ETF & Mutual Fund Watchlist for September 26, 2018

The Federal Reserve raised interest rates a quarter point today, as expected. The accompanying policy statement was hawkish on rate hikes in 2019.

Bonds reacted favorably to the Fed’s statement, except for long-term U.S. treasuries. iShares 20+ Year Treasury (TLT) slumped as traders digested the news.


The Nasdaq was the best performing index over the past week. Transportations stocks consolidated after a strong multi-week rally.


Healthcare and technology led the week’s sector performance. Industrial and financials trailed after outperforming last week. Energy also performed well following crude oil’s rally past $72 a barrel.



Large-cap biotechnology and pharmaceuticals remain below their 2015 highs, but they’ve stopped dragging on healthcare performance. The sector has been outperforming technology since late spring.
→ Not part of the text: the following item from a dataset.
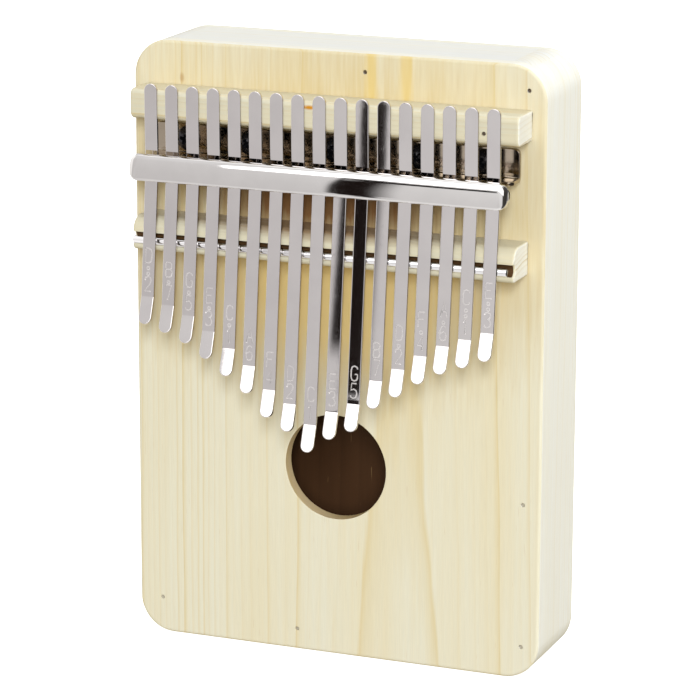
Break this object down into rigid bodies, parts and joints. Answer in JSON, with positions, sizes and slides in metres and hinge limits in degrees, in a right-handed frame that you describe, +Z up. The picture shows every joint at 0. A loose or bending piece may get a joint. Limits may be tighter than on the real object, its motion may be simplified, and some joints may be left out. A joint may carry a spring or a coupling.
{
  "type": "box kalimba",
  "caption": "Hollow pine box thumb piano with a round sound hole and a row of plated spring tines clamped over two wooden rests.",
  "frame": {"origin": "middle of the box's lower end face, which it stands on", "axes": "+Z up the instrument along the tines, -Y out of the soundboard towards the player, +X to the player's right"},
  "size_m": [0.13, 0.0551, 0.185],
  "materials": {
    "soundboard_pine": "flat-sawn pine under a thin clear satin lacquer, grain upright",
    "rail_pine": "pale pine, sanded, clear satin lacquer, end grain on the rails' ends",
    "bar_pine": "pale pine with the grain across, lightly sanded",
    "tine_nickel": "smooth nickel-plated spring steel, edges bright",
    "clamp_chrome": "bright nickel-chrome plate",
    "screw_black": "black oxide, shiny on the domed heads",
    "screw_steel": "bright zinc-plated steel",
    "brad_steel": "dull steel wire, sunk below the wood"
  },
  "bodies": {
    "box": {"soundboard": "soundboard_pine", "back_panel": "soundboard_pine", "side_rail_left": "rail_pine", "side_rail_right": "rail_pine", "top_rail": "rail_pine", "bottom_rail": "rail_pine", "clamp_block": "rail_pine", "soundboard_brad_1": "brad_steel", "soundboard_brad_2": "brad_steel", "soundboard_brad_3": "brad_steel", "soundboard_brad_4": "brad_steel", "soundboard_brad_5": "brad_steel", "soundboard_brad_6": "brad_steel", "back_panel_brad_1": "brad_steel", "back_panel_brad_2": "brad_steel", "back_panel_brad_3": "brad_steel", "back_panel_brad_4": "brad_steel", "back_panel_brad_5": "brad_steel", "back_panel_brad_6": "brad_steel", "rear_rest_bar": "bar_pine", "rest_bar_brad_1": "brad_steel", "rest_bar_brad_2": "brad_steel", "bridge_bar": "bar_pine", "bridge_rod": "clamp_chrome", "base_bracket": "clamp_chrome", "press_bar": "clamp_chrome", "press_screw_1": "screw_steel", "press_screw_2": "screw_steel", "press_screw_3": "screw_steel", "press_screw_4": "screw_steel", "bracket_screw_1": "screw_black", "bracket_screw_2": "screw_black", "bracket_screw_3": "screw_black", "bracket_screw_4": "screw_black", "bracket_screw_5": "screw_black"},
    "key_01": {"tine_01": "tine_nickel"},
    "key_02": {"tine_02": "tine_nickel"},
    "key_03": {"tine_03": "tine_nickel"},
    "key_04": {"tine_04": "tine_nickel"},
    "key_05": {"tine_05": "tine_nickel"},
    "key_06": {"tine_06": "tine_nickel"},
    "key_07": {"tine_07": "tine_nickel"},
    "key_08": {"tine_08": "tine_nickel"},
    "key_09": {"tine_09": "tine_nickel"},
    "key_10": {"tine_10": "tine_nickel"},
    "key_11": {"tine_11": "tine_nickel"},
    "key_12": {"tine_12": "tine_nickel"},
    "key_13": {"tine_13": "tine_nickel"},
    "key_14": {"tine_14": "tine_nickel"},
    "key_15": {"tine_15": "tine_nickel"},
    "key_16": {"tine_16": "tine_nickel"},
    "key_17": {"tine_17": "tine_nickel"}
  },
  "joints": [
    {"name": "key_01_pluck", "type": "hinge", "parent": "box", "child": "key_01", "pos_m": [-0.0536, -0.0291, 0.1268], "axis": [1, 0, 0], "range_deg": [0, 1.5], "stiffness_Nm_per_rad": 6.1},
    {"name": "key_02_pluck", "type": "hinge", "parent": "box", "child": "key_02", "pos_m": [-0.0469, -0.0291, 0.1268], "axis": [1, 0, 0], "range_deg": [0, 1.5], "stiffness_Nm_per_rad": 5.64},
    {"name": "key_03_pluck", "type": "hinge", "parent": "box", "child": "key_03", "pos_m": [-0.0402, -0.0291, 0.1268], "axis": [1, 0, 0], "range_deg": [0, 1.5], "stiffness_Nm_per_rad": 5.15},
    {"name": "key_04_pluck", "type": "hinge", "parent": "box", "child": "key_04", "pos_m": [-0.0335, -0.0291, 0.1268], "axis": [1, 0, 0], "range_deg": [0, 1.5], "stiffness_Nm_per_rad": 4.53},
    {"name": "key_05_pluck", "type": "hinge", "parent": "box", "child": "key_05", "pos_m": [-0.0268, -0.0291, 0.1268], "axis": [1, 0, 0], "range_deg": [0, 1.5], "stiffness_Nm_per_rad": 3.99},
    {"name": "key_06_pluck", "type": "hinge", "parent": "box", "child": "key_06", "pos_m": [-0.0201, -0.0291, 0.1268], "axis": [1, 0, 0], "range_deg": [0, 1.5], "stiffness_Nm_per_rad": 3.56},
    {"name": "key_07_pluck", "type": "hinge", "parent": "box", "child": "key_07", "pos_m": [-0.0134, -0.0291, 0.1268], "axis": [1, 0, 0], "range_deg": [0, 1.5], "stiffness_Nm_per_rad": 3.08},
    {"name": "key_08_pluck", "type": "hinge", "parent": "box", "child": "key_08", "pos_m": [-0.0067, -0.0291, 0.1268], "axis": [1, 0, 0], "range_deg": [0, 1.5], "stiffness_Nm_per_rad": 2.87},
    {"name": "key_09_pluck", "type": "hinge", "parent": "box", "child": "key_09", "pos_m": [0, -0.0291, 0.1268], "axis": [1, 0, 0], "range_deg": [0, 1.5], "stiffness_Nm_per_rad": 2.6},
    {"name": "key_10_pluck", "type": "hinge", "parent": "box", "child": "key_10", "pos_m": [0.0067, -0.0291, 0.1268], "axis": [1, 0, 0], "range_deg": [0, 1.5], "stiffness_Nm_per_rad": 2.82},
    {"name": "key_11_pluck", "type": "hinge", "parent": "box", "child": "key_11", "pos_m": [0.0134, -0.0291, 0.1268], "axis": [1, 0, 0], "range_deg": [0, 1.5], "stiffness_Nm_per_rad": 2.99},
    {"name": "key_12_pluck", "type": "hinge", "parent": "box", "child": "key_12", "pos_m": [0.0201, -0.0291, 0.1268], "axis": [1, 0, 0], "range_deg": [0, 1.5], "stiffness_Nm_per_rad": 3.52},
    {"name": "key_13_pluck", "type": "hinge", "parent": "box", "child": "key_13", "pos_m": [0.0268, -0.0291, 0.1268], "axis": [1, 0, 0], "range_deg": [0, 1.5], "stiffness_Nm_per_rad": 3.88},
    {"name": "key_14_pluck", "type": "hinge", "parent": "box", "child": "key_14", "pos_m": [0.0335, -0.0291, 0.1268], "axis": [1, 0, 0], "range_deg": [0, 1.5], "stiffness_Nm_per_rad": 4.4},
    {"name": "key_15_pluck", "type": "hinge", "parent": "box", "child": "key_15", "pos_m": [0.0402, -0.0291, 0.1268], "axis": [1, 0, 0], "range_deg": [0, 1.5], "stiffness_Nm_per_rad": 4.9},
    {"name": "key_16_pluck", "type": "hinge", "parent": "box", "child": "key_16", "pos_m": [0.0469, -0.0291, 0.1268], "axis": [1, 0, 0], "range_deg": [0, 1.5], "stiffness_Nm_per_rad": 5.34},
    {"name": "key_17_pluck", "type": "hinge", "parent": "box", "child": "key_17", "pos_m": [0.0536, -0.0291, 0.1268], "axis": [1, 0, 0], "range_deg": [0, 1.5], "stiffness_Nm_per_rad": 5.86}
  ]
}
Media powered the communication services sector this week. Comcast (CMCSA) fell after winning a bid for Sky Broadcasting over the weekend.

Utilities underperformed last week as long-term interest rates increased. Today’s Federal Reserve meeting will be a key factor for interest rates and utilities moving forward. Utilities typically move inverse to interest rates over the long-term, but with greater variability in the short-term. Utilities held steady as long-term rates increased in August, but only started dropping in recent weeks.


The 10-year Treasury yield came into Wednesday near 3.10 percent, slightly above its high in 20


The yield curve has compressed as the Federal Reserve hikes short-term interest rates. At 2.83 percent, the 2-year Treasury yield is only 0.40 percentage points away from the 30-year Treasury.

Assuming the yield curve doesn’t invert in response to Fed rate hikes, the 10-year treasury yield should breakout to the upside in the next few months as rate are priced into the curve.



Developed and emerging markets outperformed the S&P 500 this week as the weaker U.S. dollar boosted their returns. iShares MSCI Emerging Markets (EEM) has failed to break out of a downtrend this year, though it is testing resistance this week.



August new homes sales were in line with estimates, but homebuilders continued moving lower this week. KB Home (KBH) initially rallied in the morning following strong earnings, but it quickly reversed those gains. Lumber prices soared from a long in 2015 after hurricane damage in 2017 fueled demand for housing materials but has reversed.